Choosing the Right Mission Agency: Five Things to Consider (BAM360.org). Key areas to explore in finding a fit for yourself.

Going It Alone (Syzygy Mission Network). Advice for those who are going without significant support from a sending agency.

Is This the Team for Me? by Ellen Livingood (Catalyst Services). Prospective missionaries often invest considerable time and effort in choosing the right mission agency. But joining the right team may be even more important.

Choosing Sending Partners: Agency Services, by Ellen Livingood (Catalyst Services). What services should an agency provide? Article describes ten areas where agencies should provide added value.

Once you’ve spent time in prayer and deep reflection and feel totally ready in your spirit, look into submitting those missionary application. Don’t rush into it prematurely, but when you have full conviction and confirmation that this is your calling, go for it!

Make sure you’ve walked through all the preliminary discernment steps first though – chatting with your pastor, learning from missionaries, gaining local ministry experience, and checking your motivations.

Just be real with yourself and with God as you evaluate if you’re truly ready. Don’t move ahead based on impatience or surface-level passions. Take it from someone who’s been there – wait for God’s timing and for clarity about this life calling. The mission field needs more sincere, devoted servants like you when the time comes.

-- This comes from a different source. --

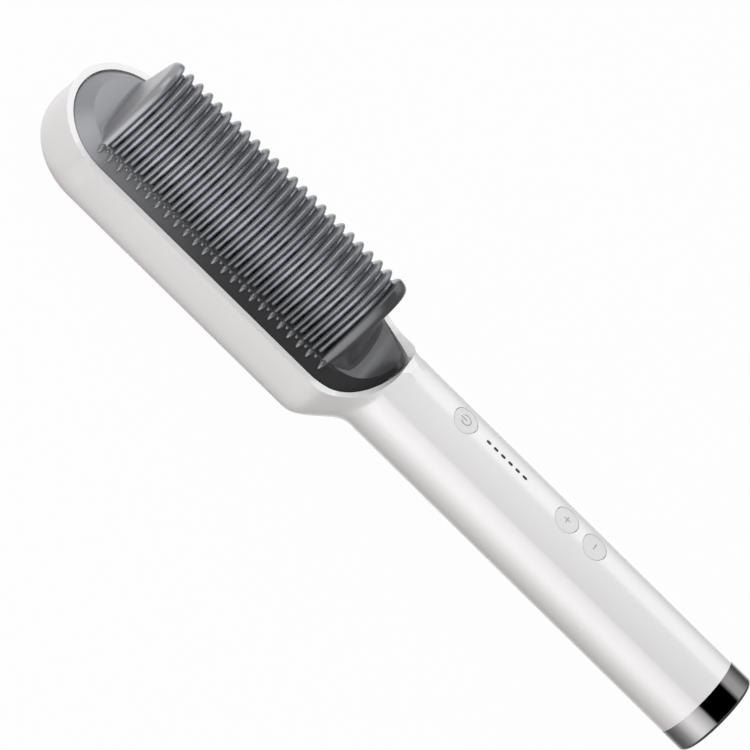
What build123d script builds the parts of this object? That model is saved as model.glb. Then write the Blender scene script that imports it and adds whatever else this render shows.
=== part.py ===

Interested in Doing Some Further Reading? Check out these free articles for those exploring a call to mission:

https://oscar.org.uk/resources/enquirer

Free Online Exploring Missions Course:

The GOer Group videos are a free 7-lesson series addressing the major questions and barriers students encounter as they pursue cross-cultural ministry. Each video features insights and advice from experienced people who have either spent time on the mission field or have helped many people to get there.

 

The focus should be on building spiritual maturity, understanding what missionary life entails, determining motivations, and seeking wisdom before formally applying.